The Torah has some amazing words about trees in parashat Shoftim, Deut. chapter 20, verse 19. This parashah is all about a world of justice, of right, even in the worst times, or especially then, like times war. In verse 19, it tells of a seige to a walled city, and around this city are trees of the field. The text says, it’s  fine to eat from those trees during the seige, but you must not waste them, Lo Tashchit, or cut them down.  Why not? well, here’s where it’s interesting: the text is ki ha-adam eytz hasadeh, which means “because an earthling is a tree of the field”. Now there certainly could be a question mark here: Is a tree a human, who can run away before your seige?
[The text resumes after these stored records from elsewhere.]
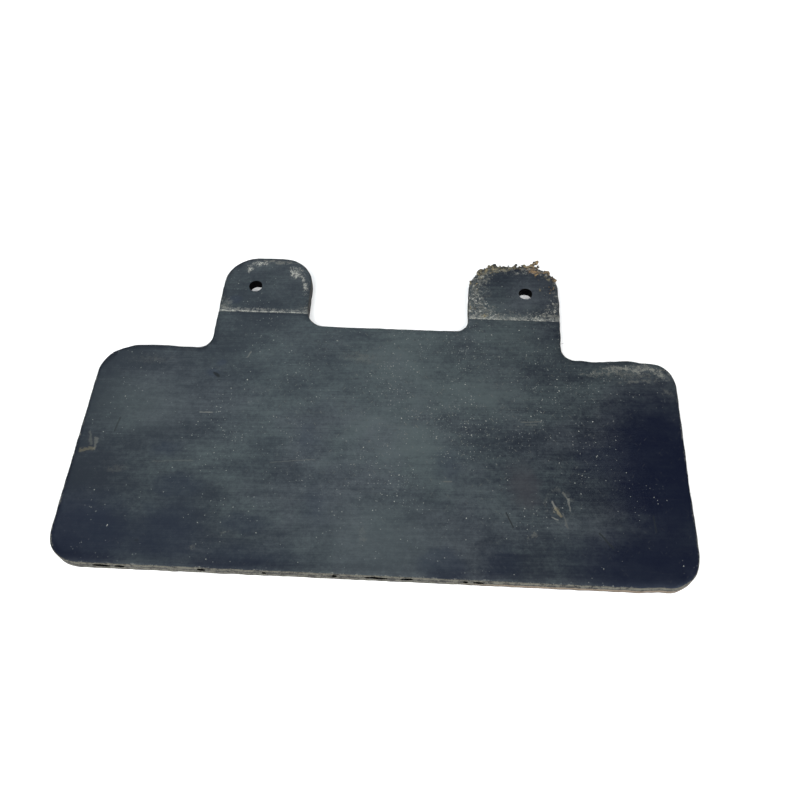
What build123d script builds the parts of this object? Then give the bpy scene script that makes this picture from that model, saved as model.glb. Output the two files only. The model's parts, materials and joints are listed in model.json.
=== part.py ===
from build123d import *
from math import radians, tan
import os

# A two-eared rubber mud flap, cut from one flat sheet of fabric-reinforced rubber.
#
# The sheet is three layers bonded face to face: a front rubber cover, a woven fabric ply and a
# rear rubber cover. A wide apron hangs below two ears, and each ear is bolted to the vehicle's
# bracket through one hole. The flap bends along the crease at the foot of both ears, where the
# bracket's lower edge clamps it.
#
# Frame, in millimetres: X runs across the flap, +Y up towards the ears, +Z out of the front
# face. The origin is on the rear face, midway between the two bolt holes.

# The apron, from its bottom edge up to its shoulders and to the edge between the ears.
body_width = 304.8
shoulder_height = 124.0
shoulder_drop = 16.0
bottom_corner_radius = 16.5
shoulder_corner_radius = 16.0

# The ears, above the edge between them, with the fillets where they grow out of the apron.
ear_height = 48.0
ear_width = 50.0
ear_corner_radius = 18.2
shoulder_fillet_radius = 6.5
middle_fillet_radius = 8.0

# The bolt holes, one in each ear. The ears stand where the holes put them.
bolt_spacing = 152.4
bolt_hole_diameter = 7.2
bolt_to_ear_top = 20.7
bolt_to_ear_outer_edge = 18.25

# The layers, from the rear face to the front face.
rear_cover_thickness = 3.55
fabric_ply_thickness = 0.6
front_cover_thickness = 2.2

# The crease that the flap bends along. The apron runs a little way up the ears before it, the
# flap bends this far each way, and the clearance keeps the ears and the apron apart then.
apron_rise = 7.0
flex_limit_degrees = 60.0
flex_clearance = 0.3

# The square ends of the ears and the apron meet on one face of the sheet when the apron turns
# about the crease, unless each stands back from it by this much.
sheet_thickness = rear_cover_thickness + fabric_ply_thickness + front_cover_thickness
half_crease = sheet_thickness / 2 * tan(radians(flex_limit_degrees / 2)) + flex_clearance

# Heights and half-widths that follow from the sizes above.
half_width = body_width / 2
ear_top_y = bolt_to_ear_top
middle_y = ear_top_y - ear_height
shoulder_y = middle_y - shoulder_drop
bottom_y = shoulder_y - shoulder_height
crease_y = middle_y + apron_rise + half_crease
ear_outer_x = bolt_spacing / 2 + bolt_to_ear_outer_edge
ear_inner_x = ear_outer_x - ear_width

# The whole outline of the sheet: one half with its rounded corners, mirrored, and two holes.
with BuildSketch() as outline:
    with BuildLine():
        FilletPolyline(
            (0, bottom_y),
            (half_width, bottom_y),
            (half_width, shoulder_y),
            (ear_outer_x, shoulder_y),
            (ear_outer_x, ear_top_y),
            (ear_inner_x, ear_top_y),
            (ear_inner_x, middle_y),
            (0, middle_y),
            radius=[
                bottom_corner_radius,
                shoulder_corner_radius,
                shoulder_fillet_radius,
                ear_corner_radius,
                ear_corner_radius,
                middle_fillet_radius,
            ],
        )
        mirror(about=Plane.YZ)
    make_face()
    with Locations((-bolt_spacing / 2, 0), (bolt_spacing / 2, 0)):
        Circle(bolt_hole_diameter / 2, mode=Mode.SUBTRACT)

# Each layer's name, the height of its lower face and its thickness.
layers = [
    ("rear_cover", 0, rear_cover_thickness),
    ("fabric_ply", rear_cover_thickness, fabric_ply_thickness),
    ("front_cover", rear_cover_thickness + fabric_ply_thickness, front_cover_thickness),
]

# Each region's name and the corners of the rectangle that takes it out of the outline. The
# creases are two short strips, one across the foot of each ear.
regions = [
    ("apron", (-half_width, bottom_y), (half_width, crease_y - half_crease)),
    ("creases", (-half_width, crease_y - half_crease), (half_width, crease_y + half_crease)),
    ("left_ear", (-half_width, crease_y + half_crease), (0, ear_top_y)),
    ("right_ear", (0, crease_y + half_crease), (half_width, ear_top_y)),
]


def cut_piece(height, thickness, low_corner, high_corner):
    """One layer's solid within one region of the outline, standing on the given height."""
    center = ((low_corner[0] + high_corner[0]) / 2, (low_corner[1] + high_corner[1]) / 2)
    with BuildPart() as piece:
        with BuildSketch(Plane.XY.offset(height)):
            add(outline.sketch)
            with Locations(center):
                Rectangle(
                    high_corner[0] - low_corner[0],
                    high_corner[1] - low_corner[1],
                    mode=Mode.INTERSECT,
                )
        extrude(amount=thickness)
    return piece


os.makedirs("parts", exist_ok=True)
for layer, height, thickness in layers:
    for region, low_corner, high_corner in regions:
        piece = cut_piece(height, thickness, low_corner, high_corner)
        piece.part.label = f"{layer}_{region}"
        export_step(piece.part, f"parts/{layer}_{region}.step")

print(f"sheet {sheet_thickness:.2f} mm thick, crease at y {crease_y:.2f}, half crease {half_crease:.3f}")
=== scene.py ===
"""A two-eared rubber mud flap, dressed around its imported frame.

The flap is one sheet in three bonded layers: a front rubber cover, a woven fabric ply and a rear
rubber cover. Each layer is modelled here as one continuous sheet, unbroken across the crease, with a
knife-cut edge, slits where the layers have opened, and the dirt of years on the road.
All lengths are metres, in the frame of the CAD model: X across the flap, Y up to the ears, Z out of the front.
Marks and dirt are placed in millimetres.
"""

import json
import logging
import math
import random
from contextlib import contextmanager
from dataclasses import dataclass, field
from enum import Enum
from typing import Callable, Iterator

import bmesh
import bpy
from mathutils import Euler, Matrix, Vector


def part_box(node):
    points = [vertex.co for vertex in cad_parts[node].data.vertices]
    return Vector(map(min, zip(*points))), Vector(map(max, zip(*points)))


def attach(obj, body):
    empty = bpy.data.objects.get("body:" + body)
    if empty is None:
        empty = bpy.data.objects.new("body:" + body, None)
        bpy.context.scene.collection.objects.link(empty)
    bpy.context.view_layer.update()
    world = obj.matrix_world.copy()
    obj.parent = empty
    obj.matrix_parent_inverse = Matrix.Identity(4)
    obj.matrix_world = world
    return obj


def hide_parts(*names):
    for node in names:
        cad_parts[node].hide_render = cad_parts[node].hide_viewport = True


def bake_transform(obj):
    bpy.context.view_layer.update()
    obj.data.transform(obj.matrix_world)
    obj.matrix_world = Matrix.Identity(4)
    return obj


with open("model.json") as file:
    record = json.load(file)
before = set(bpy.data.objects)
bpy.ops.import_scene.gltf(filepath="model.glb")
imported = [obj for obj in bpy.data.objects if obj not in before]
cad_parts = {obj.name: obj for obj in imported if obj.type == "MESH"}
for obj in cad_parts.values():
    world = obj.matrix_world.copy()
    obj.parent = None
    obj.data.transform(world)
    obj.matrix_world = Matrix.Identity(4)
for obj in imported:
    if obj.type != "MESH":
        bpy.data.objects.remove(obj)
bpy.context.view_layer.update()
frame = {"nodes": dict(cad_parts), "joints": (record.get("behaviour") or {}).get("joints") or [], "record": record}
log = logging.getLogger("mud_flap")

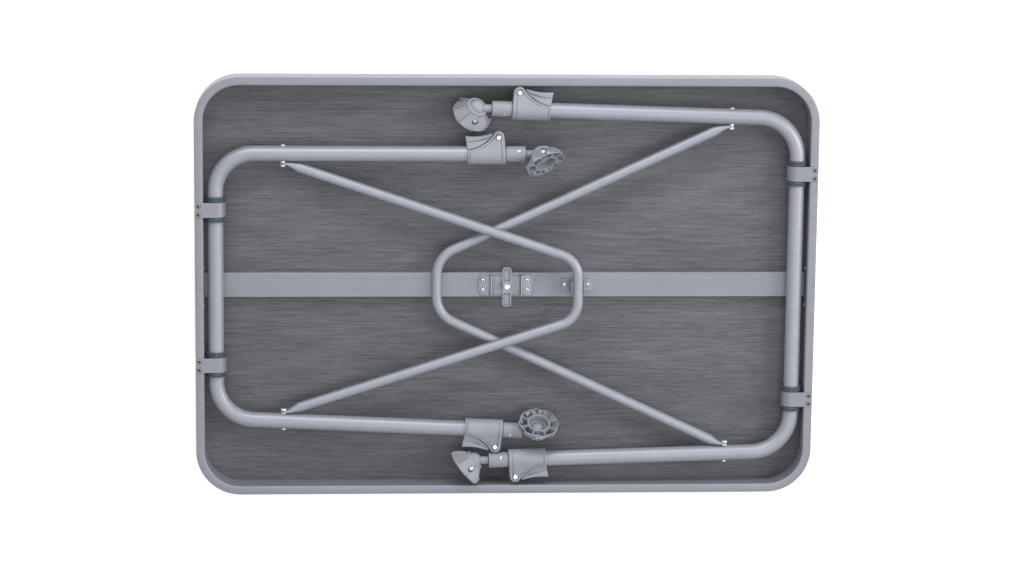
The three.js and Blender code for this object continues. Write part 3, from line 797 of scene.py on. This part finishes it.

But either way it forms a powerful connection between trees and human beings. If you think about it there are LOTS of ways trees are like people!

Standing on the horizon, straight and strong a tree kind looks like person braving life. We come from the adamah, the earth and the root for adam, noun chosen here for human. We have a tough bark,  require water (symbol of wisdom and spirit) air (or inspiration), We may yield sweet fruit: our creations, life’s works, children. We must be rooted, but be brave enough to stretch out our branches.  We are connected to one another – through community, and connected to the generations – through roots and seeds.  (note the 2nd largest creature on earth is the Aspen forest of Colorodo – a single macroorganism connected beneath the surface! ) And we must NOT CUT ONE  another down. It is not surprising that the next verses are about murder, a man cut down in a field (!), and no culprit in sight. Then those judges from the first verses of the parashah must come in – to  account for this life, an unclaimed body of the field.

Humans, trees, all connected by justice, so all connected to Torah, which is also called eytz chayim, tree of life. So, how is Torah like a Tree, like a person?  Torah also links the generations, creates community, has sweet fruit, wisdom = flowing water, inspiration = air.   My favorite song to really bring the Torah connection home is – Eitz chayim hi by Dan nichols http://www.jewishrock.com/index.asp  The inspired English verse to this setting:

And the roots of that Tree reach deep into the ground
Cradling the truths our ancestors found
That the Tree is connected to every living soul
And that Peace is made real when we are made whole!

Incredible stuff! Powerful connections. Not our ancestors’ graves in the earth, but the cradle of truths which grow. The word Shalom is from Shalem, wholeness. The wholeness of each soul, bravely standing on the horizon, but connected to one another beneath that ground, and to generations, and to Torah’s rules of decency and justice, can powerfully sprout the seeds of  Peace.